As far as the SGPMC paper[1] goes, the pretraining should be pretty much identical to SVGP.
However, the implementations (current dev version) differ a bit, and I'm having some problems understanding everything (especially what happens with the conditionals with q_sqrt=None
) due to the dispatch programming style.
Do I see it correctly, that the difference is that q_mu
/q_var
are now represented by that self.V
normal distribution? And the only other change would be that whitening is on per default because it's required for the sampling?
The odd thing is that stochastic optimization (without any sampling yet) of SPGMC seems to work quite a bit better on my specific data than with the SVGP class, which got me a bit confused, since it should basically be the same.
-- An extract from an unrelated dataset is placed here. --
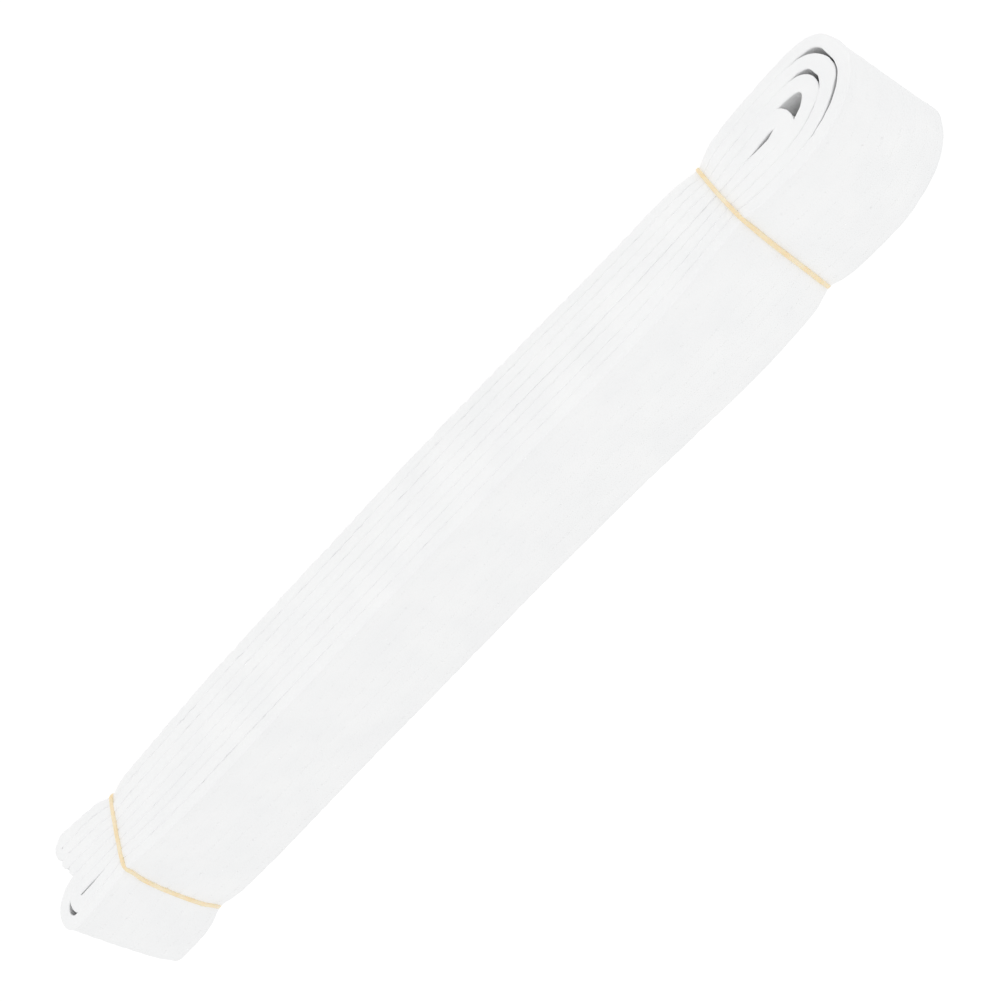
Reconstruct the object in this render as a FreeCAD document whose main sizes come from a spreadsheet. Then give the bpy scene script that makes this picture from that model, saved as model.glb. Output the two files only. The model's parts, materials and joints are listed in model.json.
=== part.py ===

[1]Hensman, James, et al. "MCMC for variationally sparse Gaussian processes." Advances in Neural Information Processing Systems. 2015.
Edit2:
In the current dev branch I see that the (negative) training_objective consists basically of:
VariationalExp + self.log_prior_density()
,
whereas the SVGP ELBO would be VariationalExp - KL(q(u)|p(u))
.
self.log_prior_density()
apparently adds all the prior densities.
So the training objective looks like equation (7) of the SGPMC paper (the whitened optimal variational distribution).
So by optimizing the optimal variational approximation to the posterior p(f*,f, u, θ | y)
, we would be getting the MAP estimation of inducing points?